If the Seminoles do qualify, they’ll be battle tested come December.

On top of matchups with Clemson and Miami, they face a range of challenges: Memphis, which Norvell coached for four seasons prior to coming to Florida State, pays a visit in Week 2, and SMU – which won the AAC last season before moving to the ACC this year – hosts the Seminoles at the end of September. On Nov. 9, Florida State goes on the road to face Notre Dame under the lights in South Bend.

Last year, Travis was the unquestioned leader, and had his name in the Heisman conversation beginning with a blowout over LSU and eventual winner Jayden Daniels in the season opener. An overtime win on the road against Clemson later in September only padded that resume, as did his eight other victories – the majority of which were convincing.

And while Travis is easing his way back onto the field this summer in Aaron Rodgers’ shadow at Jets’ training camp, Florida State is adapting to its new leader.

It’s a role Uiagalelei is embracing.

“(I’m) just trying to be the best teammate I can,” he said earlier this month. 

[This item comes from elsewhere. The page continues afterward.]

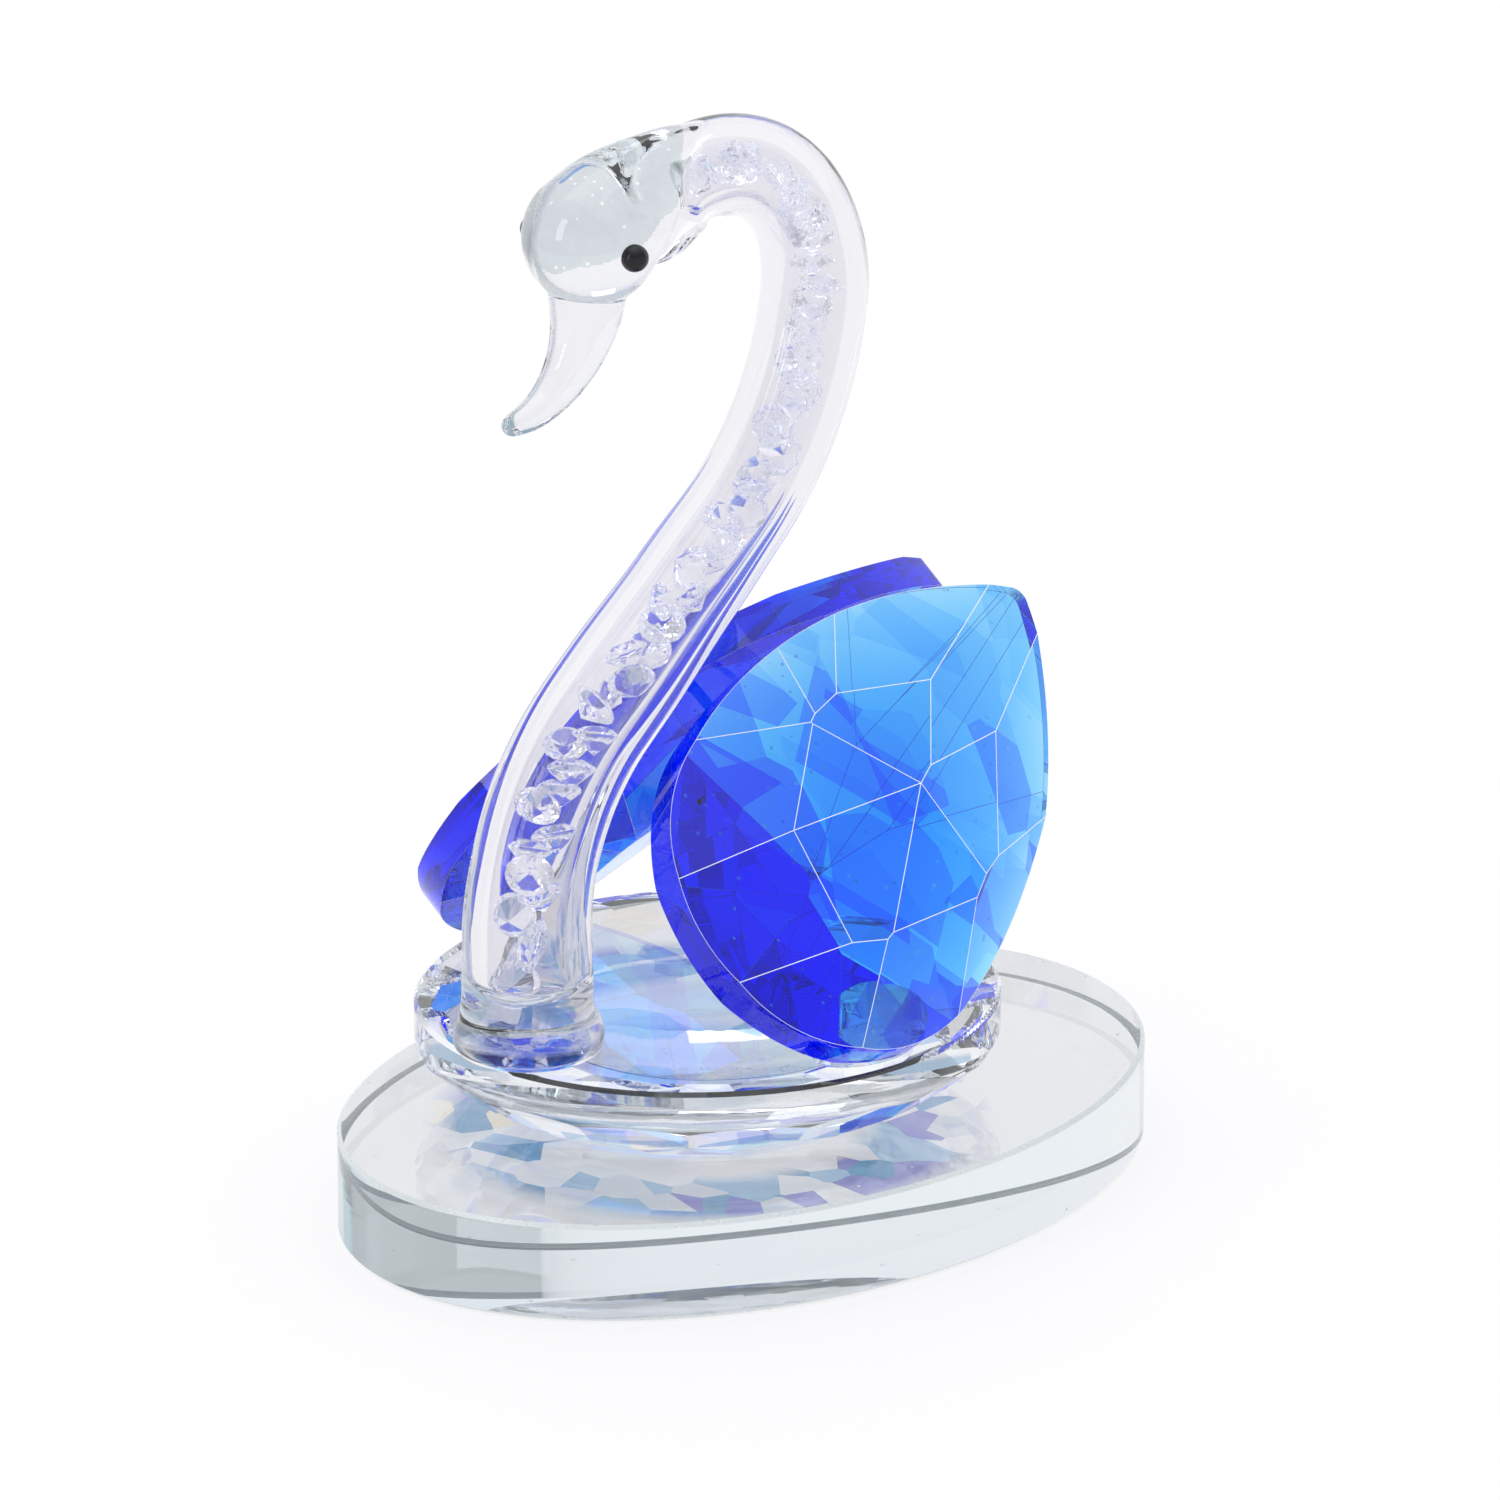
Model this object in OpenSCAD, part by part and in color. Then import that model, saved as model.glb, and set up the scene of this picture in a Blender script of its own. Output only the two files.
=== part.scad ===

“Travis is an unbelievable person, an unbelievable teammate. The way everyone had his back throughout the entire season, I think that just shows and speaks to the type of person he was and the type of leader he was for this team.”

A big void to fill, but Uiagalelei is vowing to do his best – albeit with a twist.

“I wanna strive to be just like him, but at the end of the day, my name is DJ Uiagalelei, so I can only be myself.”